David Cameron and Nick Clegg got the business of running the country under way at the inaugural meeting of the first coalition Cabinet since 1945.

All 23 members of the full Cabinet, as well as six other senior ministers entitled to attend its meetings, packed into the room. To their surprise – and breaking with the practice of the previous government – they had been asked to hand over their mobile phones and Blackberries.

The extraordinary make-up of the new team running the country was underlined by the seating arrangement in the Cabinet room.

Mr Cameron, sitting with his back to the fireplace in the only chair with armrests, had William Hague, the Foreign Secretary, to one side and Sir Gus O'Donnell, the Cabinet Secretary, and Vince Cable, the Liberal Democrat deputy leader and Business Secretary, to the other. Mr Clegg sat across the table from the Prime Minister, with the Chancellor, George Osborne, and Kenneth Clarke, the Justice Secretary, to either side of him.

Mr Cameron and Mr Clegg opened the historic session by stressing their parties' shared agenda – and underlining the huge challenges facing their administration at home and abroad.

The new Prime Minister urged his ministers to seize the "extraordinary opportunity" before them and asked them to keep their differences private in the interests of maintaining unity.

If any vestige of triumphalism remained after these remarks, it was swept away by Mr Osborne's warning that Britain's huge budget deficit would overshadow the Government.

Several ministers also acknowledged that their new departments would have to face severe cuts, while Mr Hague led a discussion on the progress of the Afghanistan war. A moment of levity was injected by Dr Cable who said his Indian in-laws had once told him that "arranged marriages often work better than one born out of love".

Warnings of the austerity ahead were brought home as Mr Cameron reminded the Cabinet of the Tory manifesto policy to cut ministerial salaries by 5 per cent and freeze them for the lifetime of the Parliament.

The cuts, which Downing Street said would save the taxpayer £3m over five years, will mean Mr Cameron will be paid £142,500 a year. His Cabinet ministers will receive £134,565, ministers of state £98,740 and parliamentary under-secretaries £89,435.

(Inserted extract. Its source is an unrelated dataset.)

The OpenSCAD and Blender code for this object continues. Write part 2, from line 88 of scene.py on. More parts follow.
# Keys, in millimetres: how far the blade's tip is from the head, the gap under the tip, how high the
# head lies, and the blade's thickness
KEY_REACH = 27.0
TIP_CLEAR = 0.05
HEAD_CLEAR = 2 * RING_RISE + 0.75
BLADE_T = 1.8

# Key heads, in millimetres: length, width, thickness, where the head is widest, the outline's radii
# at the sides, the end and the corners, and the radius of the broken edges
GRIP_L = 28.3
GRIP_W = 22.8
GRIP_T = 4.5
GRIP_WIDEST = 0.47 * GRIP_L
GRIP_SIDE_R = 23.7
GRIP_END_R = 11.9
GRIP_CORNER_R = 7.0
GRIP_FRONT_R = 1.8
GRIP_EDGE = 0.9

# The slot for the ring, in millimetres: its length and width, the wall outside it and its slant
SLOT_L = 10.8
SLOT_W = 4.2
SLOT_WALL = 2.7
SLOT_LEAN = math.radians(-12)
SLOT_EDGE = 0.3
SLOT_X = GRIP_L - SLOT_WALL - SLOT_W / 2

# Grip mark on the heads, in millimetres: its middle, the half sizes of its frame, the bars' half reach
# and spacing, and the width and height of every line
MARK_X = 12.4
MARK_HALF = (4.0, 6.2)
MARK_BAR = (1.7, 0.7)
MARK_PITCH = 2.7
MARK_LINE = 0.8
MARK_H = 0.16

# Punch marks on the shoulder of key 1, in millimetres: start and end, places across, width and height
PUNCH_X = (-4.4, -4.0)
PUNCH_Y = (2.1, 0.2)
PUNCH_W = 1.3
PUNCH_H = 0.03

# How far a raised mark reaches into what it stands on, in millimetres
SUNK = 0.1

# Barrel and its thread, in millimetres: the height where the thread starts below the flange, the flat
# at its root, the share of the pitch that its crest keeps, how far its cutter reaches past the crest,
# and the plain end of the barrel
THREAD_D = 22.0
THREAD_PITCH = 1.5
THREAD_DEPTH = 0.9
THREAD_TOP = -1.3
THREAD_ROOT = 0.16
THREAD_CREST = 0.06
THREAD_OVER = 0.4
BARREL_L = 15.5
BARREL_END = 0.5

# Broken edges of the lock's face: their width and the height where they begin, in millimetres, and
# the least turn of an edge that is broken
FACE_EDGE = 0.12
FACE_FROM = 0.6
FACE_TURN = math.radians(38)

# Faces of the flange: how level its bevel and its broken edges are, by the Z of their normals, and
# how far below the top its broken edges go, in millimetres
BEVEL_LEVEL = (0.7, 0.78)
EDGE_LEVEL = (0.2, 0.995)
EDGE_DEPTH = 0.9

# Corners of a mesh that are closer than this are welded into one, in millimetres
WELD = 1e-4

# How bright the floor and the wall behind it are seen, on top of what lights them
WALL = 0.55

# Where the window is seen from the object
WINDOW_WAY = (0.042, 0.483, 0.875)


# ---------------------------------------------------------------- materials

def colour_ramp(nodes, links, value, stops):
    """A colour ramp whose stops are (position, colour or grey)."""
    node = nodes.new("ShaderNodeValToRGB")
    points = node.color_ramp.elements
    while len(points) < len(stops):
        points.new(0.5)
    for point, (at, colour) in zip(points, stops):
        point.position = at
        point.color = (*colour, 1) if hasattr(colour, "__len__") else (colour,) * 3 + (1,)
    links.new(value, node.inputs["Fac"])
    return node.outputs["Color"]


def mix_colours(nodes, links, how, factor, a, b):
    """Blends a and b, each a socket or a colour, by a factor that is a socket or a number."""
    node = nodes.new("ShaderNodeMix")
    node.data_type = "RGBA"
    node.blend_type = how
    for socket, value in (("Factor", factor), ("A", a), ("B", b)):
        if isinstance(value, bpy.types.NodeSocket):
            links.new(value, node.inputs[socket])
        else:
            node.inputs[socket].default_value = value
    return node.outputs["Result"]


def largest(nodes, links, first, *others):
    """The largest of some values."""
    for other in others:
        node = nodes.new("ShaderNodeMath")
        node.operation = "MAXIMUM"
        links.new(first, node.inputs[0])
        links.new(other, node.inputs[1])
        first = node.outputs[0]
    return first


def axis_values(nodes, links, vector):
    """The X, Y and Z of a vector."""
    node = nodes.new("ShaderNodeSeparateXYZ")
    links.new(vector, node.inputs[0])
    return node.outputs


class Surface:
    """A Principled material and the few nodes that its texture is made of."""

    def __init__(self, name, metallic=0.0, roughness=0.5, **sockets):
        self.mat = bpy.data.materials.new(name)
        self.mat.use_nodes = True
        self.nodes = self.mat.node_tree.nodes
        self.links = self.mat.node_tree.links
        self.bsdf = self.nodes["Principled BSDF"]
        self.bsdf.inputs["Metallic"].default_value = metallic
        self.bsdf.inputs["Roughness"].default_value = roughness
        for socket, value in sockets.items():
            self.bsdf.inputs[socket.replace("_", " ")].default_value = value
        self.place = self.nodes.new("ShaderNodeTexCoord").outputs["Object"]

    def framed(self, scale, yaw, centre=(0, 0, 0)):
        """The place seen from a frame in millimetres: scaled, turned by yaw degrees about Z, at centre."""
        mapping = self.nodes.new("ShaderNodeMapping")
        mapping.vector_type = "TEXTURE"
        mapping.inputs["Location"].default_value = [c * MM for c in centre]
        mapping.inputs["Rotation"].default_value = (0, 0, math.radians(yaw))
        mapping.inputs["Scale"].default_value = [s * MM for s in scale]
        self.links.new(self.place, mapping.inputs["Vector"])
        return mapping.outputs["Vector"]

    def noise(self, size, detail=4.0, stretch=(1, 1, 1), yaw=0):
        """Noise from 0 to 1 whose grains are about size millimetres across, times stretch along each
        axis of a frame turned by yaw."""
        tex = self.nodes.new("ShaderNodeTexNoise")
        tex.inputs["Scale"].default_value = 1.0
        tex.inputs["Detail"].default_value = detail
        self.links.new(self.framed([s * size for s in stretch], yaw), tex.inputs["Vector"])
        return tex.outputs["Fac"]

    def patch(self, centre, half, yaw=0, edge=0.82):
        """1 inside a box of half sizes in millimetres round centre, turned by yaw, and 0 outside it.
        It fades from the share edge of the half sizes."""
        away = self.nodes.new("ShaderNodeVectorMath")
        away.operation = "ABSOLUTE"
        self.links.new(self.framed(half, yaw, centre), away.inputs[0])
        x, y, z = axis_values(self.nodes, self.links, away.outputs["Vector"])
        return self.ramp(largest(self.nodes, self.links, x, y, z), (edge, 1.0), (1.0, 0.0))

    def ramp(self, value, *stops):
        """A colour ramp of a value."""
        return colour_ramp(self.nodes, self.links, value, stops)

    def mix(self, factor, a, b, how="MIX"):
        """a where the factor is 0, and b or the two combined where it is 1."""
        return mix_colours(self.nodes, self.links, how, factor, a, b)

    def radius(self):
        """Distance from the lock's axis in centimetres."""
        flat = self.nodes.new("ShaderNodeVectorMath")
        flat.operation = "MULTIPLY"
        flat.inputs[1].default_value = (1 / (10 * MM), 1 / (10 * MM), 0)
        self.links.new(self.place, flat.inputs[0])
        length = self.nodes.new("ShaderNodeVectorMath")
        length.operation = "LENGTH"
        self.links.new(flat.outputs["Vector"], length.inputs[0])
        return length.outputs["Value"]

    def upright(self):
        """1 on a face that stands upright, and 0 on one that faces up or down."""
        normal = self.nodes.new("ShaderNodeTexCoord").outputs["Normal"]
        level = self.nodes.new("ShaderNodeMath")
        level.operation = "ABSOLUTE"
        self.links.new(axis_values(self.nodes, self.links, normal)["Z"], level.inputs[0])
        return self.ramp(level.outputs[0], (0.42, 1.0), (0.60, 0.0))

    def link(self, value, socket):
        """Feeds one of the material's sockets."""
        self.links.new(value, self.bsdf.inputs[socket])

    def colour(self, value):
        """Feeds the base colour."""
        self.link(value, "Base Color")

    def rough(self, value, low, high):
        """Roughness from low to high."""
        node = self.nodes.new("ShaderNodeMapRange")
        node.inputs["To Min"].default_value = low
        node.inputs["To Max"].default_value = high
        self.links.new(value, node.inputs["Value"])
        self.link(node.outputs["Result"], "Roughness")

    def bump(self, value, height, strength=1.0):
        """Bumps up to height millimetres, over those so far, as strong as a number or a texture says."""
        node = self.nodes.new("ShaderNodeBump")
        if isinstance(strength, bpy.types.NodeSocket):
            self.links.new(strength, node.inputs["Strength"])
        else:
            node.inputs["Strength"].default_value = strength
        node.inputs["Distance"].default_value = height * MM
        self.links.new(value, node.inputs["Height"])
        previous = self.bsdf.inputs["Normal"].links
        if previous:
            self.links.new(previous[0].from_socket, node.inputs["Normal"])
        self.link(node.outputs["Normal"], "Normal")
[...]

The new ministers emerged from the 75-minute session insisting on their sense of joint purpose and determination to work together in the national interests.

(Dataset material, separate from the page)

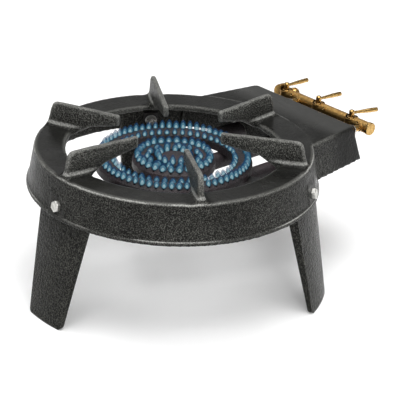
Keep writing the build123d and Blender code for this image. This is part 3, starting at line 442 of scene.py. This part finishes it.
# A pair is the span of shelter, noise or edge over which a finish changes
metalMix = {
    "patchDetail": 4.0,
    "patchRoughness": 0.6,
    "shelter": (0.35, 0.85),
    "dull": (0.38, 0.64),
    "rough": (0.35, 0.65),
    "edges": (0.03, 0.3),
    "edgeShine": 0.6,
}


def makeMetal(name, look):
    material, tree, shader = newMaterial(name)
    place = addNode(tree, "ShaderNodeTexCoord").outputs["Object"]
    rounded, edges = edgeShare(tree, look["edge"])
    patches = noise(tree, place, look["patchScale"], metalMix["patchDetail"], metalMix["patchRoughness"])
    grain = noise(tree, place, look["grainScale"])
    # Darker in sheltered crevices: painted shade, with some tarnish on the brass
    shelter = addNode(tree, "ShaderNodeAmbientOcclusion", {"Distance": look["crevices"]},
                      samples=rays["shelter"])
    hidden = spread(tree, shelter.outputs["AO"], *metalMix["shelter"], 1.0, 0.0)
    # Edges rubbed bright and brightened further as a painted highlight
    rubbedAndLit = spread(tree, edges, *metalMix["edges"], 0.0, metalMix["edgeShine"])
    base = blendColours(tree, spread(tree, patches, *metalMix["dull"]), look["bright"], look["dull"])
    base = blendColours(tree, hidden, base, look["creviceShade"])
    base = blendColours(tree, rubbedAndLit, base, look["bright"])
    tree.links.new(base, shader.inputs["Base Color"])
    shader.inputs["Metallic"].default_value = 1.0
    roughness = spread(tree, patches, *metalMix["rough"], look["smooth"], look["rough"])
    tree.links.new(roughness, shader.inputs["Roughness"])
    skin = addNode(tree, "ShaderNodeBump", {
        "Height": grain, "Distance": look["grainDepth"], "Normal": rounded,
    }).outputs["Normal"]
    tree.links.new(skin, shader.inputs["Normal"])
    return material


# Flames

# From the inside out: size against the whole flame, cover, and colours from root to tip
flameLayers = {
    "heart": {
        "share": 0.48, "cover": 1.0,
        "root": (0.05, 0.27, 0.33), "middle": (0.54, 0.80, 0.82), "tip": (0.90, 0.98, 1.0),
    },
    "core": {
        "share": 0.74, "cover": 0.42,
        "root": (0.01, 0.09, 0.14), "middle": (0.10, 0.30, 0.40), "tip": (0.26, 0.50, 0.62),
    },
    "mantle": {
        "share": 1.0, "cover": 0.42,
        "root": (0.0, 0.01, 0.03), "middle": (0.008, 0.055, 0.11), "tip": (0.02, 0.06, 0.15),
    },
}

# Heights where the glow starts and is full, the height that a row sinks to, and the share of it left then
flameRoot = {"hidden": 0.1694, "shown": 0.1712, "sunk": 0.1655, "left": 0.02}

# Each row's tap and count, then ring radius, lean outwards (inwards if negative), length and width
flameRows = {
    "outer_ring_outer_flames": {
        "joint": "outer_tap_turn", "count": 64,
        "ring": 0.0968, "lean": -0.0015, "tall": 0.0130, "wide": 0.0086,
    },
    "outer_ring_inner_flames": {
        "joint": "outer_tap_turn", "count": 48,
        "ring": 0.0812, "lean": -0.0025, "tall": 0.0085, "wide": 0.0074,
    },
    "middle_ring_outer_flames": {
        "joint": "middle_tap_turn", "count": 28,
        "ring": 0.0485, "lean": -0.0025, "tall": 0.0130, "wide": 0.0104,
    },
    "middle_ring_inner_flames": {
        "joint": "middle_tap_turn", "count": 14,
        "ring": 0.0358, "lean": -0.0030, "tall": 0.0100, "wide": 0.0090,
    },
    "centre_flames": {
        "joint": "centre_tap_turn", "count": 12,
        "ring": 0.0192, "lean": 0.0030, "tall": 0.0130, "wide": 0.0090,
    },
}

# Shares of a flame's length, lean or half width, but for the height of the ports in metres
flameShape = {
    "portHeight": 0.1703,
    "rings": 8,
    "sides": 8,
    "unevenness": 0.16,
    "lowHandle": 0.25,
    "highHandle": 0.7,
    "lowLean": 0.75,
    "profile": ((0.0, 0.62), (0.14, 0.94), (0.40, 1.0), (0.72, 0.74), (1.0, 0.06)),
    "rootColourTo": 0.35,
    "tipColourFrom": 0.55,
}


def makeFlameGlow(name, layer):
    material, tree, shader = newMaterial(name)
    along = addNode(tree, "ShaderNodeAttribute", attribute_name="along").outputs["Fac"]
    leavingRoot = spread(tree, along, 0.0, flameShape["rootColourTo"])
    colour = blendColours(tree, leavingRoot, layer["root"], layer["middle"])
    colour = blendColours(tree, spread(tree, along, flameShape["tipColourFrom"], 1.0), colour, layer["tip"])
    tree.links.new(colour, shader.inputs["Emission Color"])
    shader.inputs["Emission Strength"].default_value = 1.0
    shader.inputs["Base Color"].default_value = (0.0, 0.0, 0.0, 1.0)
    shader.inputs["Specular IOR Level"].default_value = 0.0
    shader.inputs["Roughness"].default_value = 1.0

    # The gas glows only above its port
    place = addNode(tree, "ShaderNodeTexCoord").outputs["Object"]
    height = addNode(tree, "ShaderNodeSeparateXYZ", {"Vector": place}).outputs["Z"]
    shown = spread(tree, height, flameRoot["hidden"], flameRoot["shown"])
    tree.links.new(times(tree, shown, layer["cover"]), shader.inputs["Alpha"])
    return material


def makeFlameTree():
    tree = bpy.data.node_groups.new("flameRow", "GeometryNodeTree")
    sockets = {
        "Flames": "NodeSocketInt", "Ring Radius": "NodeSocketFloat", "Port Height": "NodeSocketFloat",
        "Lean": "NodeSocketFloat", "Length": "NodeSocketFloat", "Width": "NodeSocketFloat",
        "Unevenness": "NodeSocketFloat", "Seed": "NodeSocketInt", "Material": "NodeSocketMaterial",
    }
    ids = {}
    for label, kind in sockets.items():
        ids[label] = tree.interface.new_socket(name=label, in_out="INPUT", socket_type=kind).identifier
    tree.interface.new_socket(name="Geometry", in_out="OUTPUT", socket_type="NodeSocketGeometry")
    given = tree.nodes.new("NodeGroupInput").outputs

    # One flame: a leaning spine with a teardrop round it
    highTurn = times(tree, given["Length"], flameShape["highHandle"])
    lowTurn = times(tree, given["Length"], flameShape["lowHandle"])
    lowLean = times(tree, given["Lean"], flameShape["lowLean"])
    lowHandle = addNode(tree, "ShaderNodeCombineXYZ", {"X": lowLean, "Z": lowTurn}).outputs[0]
    highHandle = addNode(tree, "ShaderNodeCombineXYZ", {"X": given["Lean"], "Z": highTurn}).outputs[0]
    tip = addNode(tree, "ShaderNodeCombineXYZ", {"X": given["Lean"], "Z": given["Length"]}).outputs[0]
    spine = addNode(tree, "GeometryNodeCurvePrimitiveBezierSegment", {
        "Start": (0.0, 0.0, 0.0), "Start Handle": lowHandle, "End Handle": highHandle, "End": tip,
    }).outputs["Curve"]
    spine = addNode(tree, "GeometryNodeResampleCurve", {
        "Curve": spine, "Count": flameShape["rings"],
    }).outputs["Curve"]
    along = addNode(tree, "GeometryNodeSplineParameter").outputs["Factor"]
    spine = addNode(tree, "GeometryNodeStoreNamedAttribute", {
        "Geometry": spine, "Name": "along", "Value": along,
    }, data_type="FLOAT", domain="POINT").outputs["Geometry"]
    swelling = tree.nodes.new("ShaderNodeFloatCurve")
    curve = swelling.mapping.curves[0]
    first, *middle, last = flameShape["profile"]
    curve.points[0].location = first
    curve.points[1].location = last
    for spot in middle:
        curve.points.new(*spot)
    swelling.mapping.update()
    tree.links.new(along, swelling.inputs["Value"])
    girth = times(tree, swelling.outputs["Value"], given["Width"], 0.5)
    circle = addNode(tree, "GeometryNodeCurvePrimitiveCircle", {
        "Resolution": flameShape["sides"], "Radius": 1.0,
    }).outputs["Curve"]
    flame = addNode(tree, "GeometryNodeCurveToMesh", {
        "Curve": spine, "Profile Curve": circle, "Scale": girth, "Fill Caps": True,
    }).outputs["Mesh"]
    flame = addNode(tree, "GeometryNodeSetShadeSmooth", {"Geometry": flame}).outputs["Geometry"]

    # Ports stand half a step round from +X
    step = calculate(tree, "DIVIDE", math.tau, given["Flames"])
    place = calculate(tree, "ADD", addNode(tree, "GeometryNodeInputIndex").outputs["Index"], 0.5)
    angle = times(tree, place, step)
    spots = addNode(tree, "ShaderNodeCombineXYZ", {
        "X": times(tree, calculate(tree, "COSINE", angle), given["Ring Radius"]),
        "Y": times(tree, calculate(tree, "SINE", angle), given["Ring Radius"]),
        "Z": given["Port Height"],
    }).outputs[0]
    ports = addNode(tree, "GeometryNodePoints", {
        "Count": given["Flames"], "Position": spots,
    }).outputs["Points"]
    facing = addNode(tree, "FunctionNodeEulerToRotation", {
        "Euler": addNode(tree, "ShaderNodeCombineXYZ", {"Z": angle}).outputs[0],
    }).outputs["Rotation"]

    # One draw for a flame's width and one for its length
    low = calculate(tree, "SUBTRACT", 1.0, given["Unevenness"])
    high = calculate(tree, "ADD", 1.0, given["Unevenness"])
    sizes = []
    for offset in (0, 1):
        draw = addNode(tree, "FunctionNodeRandomValue", data_type="FLOAT")
        tree.links.new(low, draw.inputs[2])
        tree.links.new(high, draw.inputs[3])
        tree.links.new(calculate(tree, "ADD", given["Seed"], offset), draw.inputs["Seed"])
        sizes.append(draw.outputs[1])
    girthDraw, lengthDraw = sizes
    size = addNode(tree, "ShaderNodeCombineXYZ", {
        "X": girthDraw, "Y": girthDraw, "Z": lengthDraw,
    }).outputs[0]
    row = addNode(tree, "GeometryNodeInstanceOnPoints", {
        "Points": ports, "Instance": flame, "Rotation": facing, "Scale": size,
    }).outputs["Instances"]
    row = addNode(tree, "GeometryNodeRealizeInstances", {"Geometry": row}).outputs["Geometry"]
    row = addNode(tree, "GeometryNodeSetMaterial", {
        "Geometry": row, "Material": given["Material"],
    }).outputs["Geometry"]
    tree.links.new(row, tree.nodes.new("NodeGroupOutput").inputs["Geometry"])
    return tree, ids


def growPiece(name, tree, ids, values):
    # Runs a tree once and keeps its result as a plain mesh
    piece = bpy.data.objects.new(name, bpy.data.meshes.new(name + "Seed"))
    bpy.context.scene.collection.objects.link(piece)
    modifier = piece.modifiers.new("grow", "NODES")
    modifier.node_group = tree
    for label, value in values.items():
        modifier[ids[label]] = value
    grown = piece.evaluated_get(bpy.context.evaluated_depsgraph_get())
    mesh = bpy.data.meshes.new_from_object(grown)
    piece.modifiers.remove(modifier)
    mesh.name = name
    piece.data = mesh
    return piece


def lightBurners():
    tree, ids = makeFlameTree()
    glows = {layer: makeFlameGlow("flame_" + layer, look) for layer, look in flameLayers.items()}
    for seed, (name, row) in enumerate(flameRows.items()):
        for layer, look in flameLayers.items():
            share = look["share"]
            piece = growPiece(f"{name}_{layer}", tree, ids, {
                "Flames": row["count"], "Ring Radius": row["ring"], "Port Height": flameShape["portHeight"],
                "Lean": row["lean"] * share, "Length": row["tall"] * share, "Width": row["wide"] * share,
                "Unevenness": flameShape["unevenness"], "Seed": seed * 10, "Material": glows[layer],
            })
            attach(piece, "stove")
            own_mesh(piece)
    print("flames lit:", sum(row["count"] for row in flameRows.values()))


# The body as it leaves the sand: the solid's mesh with soft roots under its prongs

# Metres; a root reaches from its prong's middle plane to "side", in the rings between the radii
casting = {
    "weld": 1e-6,
    "cell": 0.0020,
    "prongs": 6,
    "radii": (0.124, 0.130, 0.176, 0.184),
    "side": (0.012, 0.022),
    "levels": (0.170, 0.176, 0.194, 0.208),
    "rootRounds": 26,
    "skinRounds": 2,
    "strength": 0.5,
}


def ramp(value, low, high):
    return min(1.0, max(0.0, (value - low) / (high - low)))


def band(value, edges):
    first, second, third, last = edges
    return ramp(value, first, second) * (1.0 - ramp(value, third, last))


def rootShare(spot):
    # How far a point belongs to the root of its nearest prong
    step = math.tau / casting["prongs"]
    angle = math.atan2(spot.y, spot.x)
    angle -= round(angle / step) * step
    radius = math.hypot(spot.x, spot.y)
    aside = 1.0 - ramp(abs(radius * math.sin(angle)), *casting["side"])
    return aside * band(radius, casting["radii"]) * band(spot.z, casting["levels"])


def bakeModifiers(piece, name):
    seen = piece.evaluated_get(bpy.context.evaluated_depsgraph_get())
    mesh = bpy.data.meshes.new_from_object(seen)
    mesh.name = name
    piece.modifiers.clear()
    piece.data = mesh


def castBody():
    source = nodes["stove_body"]
    mesh = source.data.copy()
    mesh.transform(source.matrix_world)

    # The solid's triangles come loose, so they are joined before they are laid on a grid
    welder = bmesh.new()
    welder.from_mesh(mesh)
    bmesh.ops.remove_doubles(welder, verts=welder.verts, dist=casting["weld"])
    welder.to_mesh(mesh)
    welder.free()
    piece = bpy.data.objects.new("cast_body", mesh)
    bpy.context.scene.collection.objects.link(piece)
    grid = piece.modifiers.new("grid", "REMESH")
    grid.mode = "VOXEL"
    grid.voxel_size = casting["cell"]
    bakeModifiers(piece, "castGrid")

    # Softest where the prongs rise from the ring
    roots = piece.vertex_groups.new(name="roots")
    for vertex in piece.data.vertices:
        share = rootShare(vertex.co)
        if share > 0.0:
            roots.add([vertex.index], share, "REPLACE")
    softRoots = piece.modifiers.new("softRoots", "SMOOTH")
    softRoots.factor = casting["strength"]
    softRoots.iterations = casting["rootRounds"]
    softRoots.vertex_group = "roots"
    softSkin = piece.modifiers.new("softSkin", "SMOOTH")
    softSkin.factor = casting["strength"]
    softSkin.iterations = casting["skinRounds"]
    bakeModifiers(piece, "castBody")
    piece.vertex_groups.clear()

    piece.data.shade_smooth()
    piece.data.materials.clear()
    piece.data.materials.append(source.data.materials[0])
    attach(piece, "stove")
    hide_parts("stove_body")
    print("body cast:", len(piece.data.polygons), "faces")


def dressNodes():
    finishes = {slot: makeIron(slot, look) for slot, look in ironLooks.items()}
    finishes.update({slot: makeMetal(slot, look) for slot, look in metalLooks.items()})
    for part in frame["record"]["subparts"]:
        slots = nodes[part["node"]].data.materials
        slots.clear()
        slots.append(finishes[part["material_slot"]])
    print("finishes on:", len(finishes))


makeCamera(photoView)
makeSky()
makeFloor()
for boxName, boxSettings in softboxes.items():
    makeSoftbox(boxName, boxSettings)
bpy.context.scene.view_settings.view_transform = "Standard"
print("studio ready")

dressNodes()
castBody()
lightBurners()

But Jeremy Hunt, the Culture Secretary, warned: "We are all very aware of the seriousness of the situation. Frankly, if we don't have a credible programme to reduce the deficit ... we won't have the confidence of the world and the confidence of the country."

Inside Downing Street, Mr Cameron addressed civil servants and staff. Referring to the unfamiliar nature of the new administration, he said he had been told his Cabinet would be more unified than in the days of Tony Blair and Gordon Brown. "That isn't setting the bar very high," he added. He then embarked on a tour of his new Whitehall empire, stopping first at the Department for Business, Innovation and Skills, which will be headed by Dr Cable.

He praised his new Liberal Democrat Secretary of State – a former adviser to James Callaghan's Labour government – as an "absolute star".

From there the Prime Minister headed to the Home Office, where he has sent Theresa May as the second female Home Secretary in the department's history. Watched by more than 500 civil servants, he said: "My reason for coming to this department second of all is to point out how important I feel the agenda is in terms of combating crime, keeping us safe, reforming immigration, combating terrorism. These are hugely important tasks."